The new annotation will then appear in the panel table.

Editing and removing annotations

You can edit or delete a specific annotation by two different ways. The first method is to find your annotation in the panel and to click on one of the two icons at the left. Selecting the annotation in the panel table will make the annotation blink in the HTML document.

The second method is the put your mouse over the annotation itself, in the HTML document. The element will start blinking and the two same icons will appear.

Saving & Exporting

Two output formats are available in WebAnnotator, namely save format and export format.

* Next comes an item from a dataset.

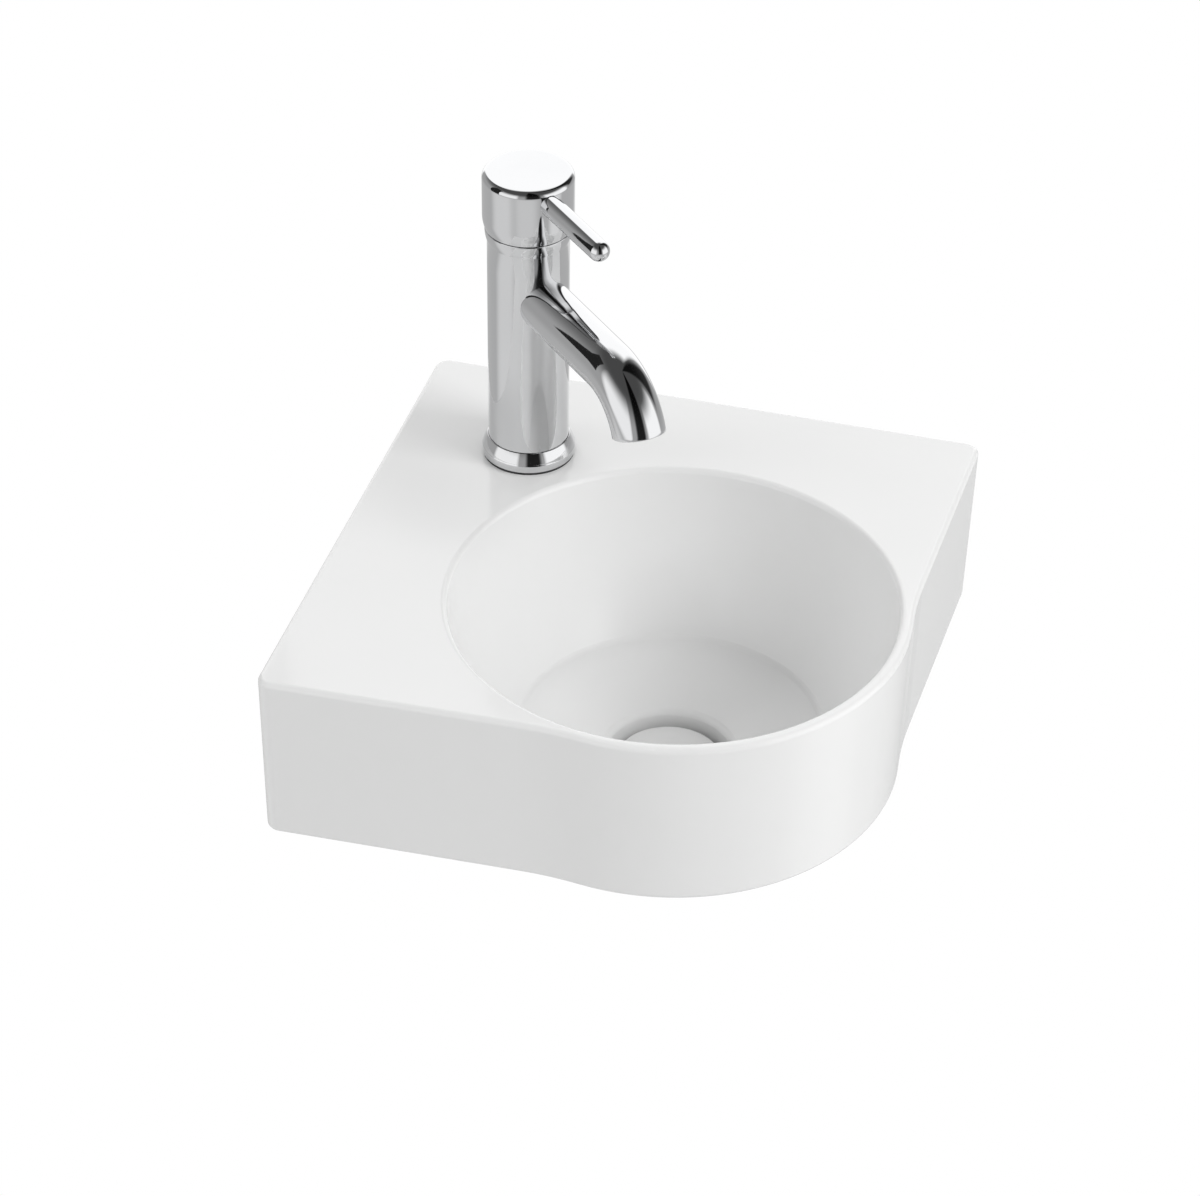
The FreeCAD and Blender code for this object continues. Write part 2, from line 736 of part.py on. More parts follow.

In case you want to keep local copies of all linked URIs in the document (images, CSS, scripts, etc.), check the Save linked URIs box in save dialog box.

Annotating with multiple schemas

You can annotate a Web page with a given schema, save the result, and then annotate with another schema. You can switch between schemas as many times as you want. Choosing to "keep color information" when saving your annotations will result in all annotations being visible at the same time. On the other hand, by uncheking this box you will see only the annotations of the currently activated schema.

Known issues

Do not hesitate to contact me if you find any annoying bug in this add-on. Do not hesitate either if you wish to participate to the add-on evolution.
  1. During an annotation session, closing the windows will lead to two exit messages. If you answer differently to both of them, this can lead to a state of the system where the extension is not usable any more. You then need to reboot Firefox to be able to use it again.
  2. Links inside iframes are not deactivated.
  3. Annotation by triple-click selection does not highlight the good text span. Problems on over-selection annotation by double-click have been reported but not reproduced.

Citing WebAnnotator

If you use WebAnnotator as an annotation tool for research, please cite:

WebAnnotator, an Annotation Tool for Web Pages. Xavier Tannier. Proceedings of the 8th International Conference on Language Resources and Evaluation (LREC 2012, to appear). Istanbul, Turkey, 2012.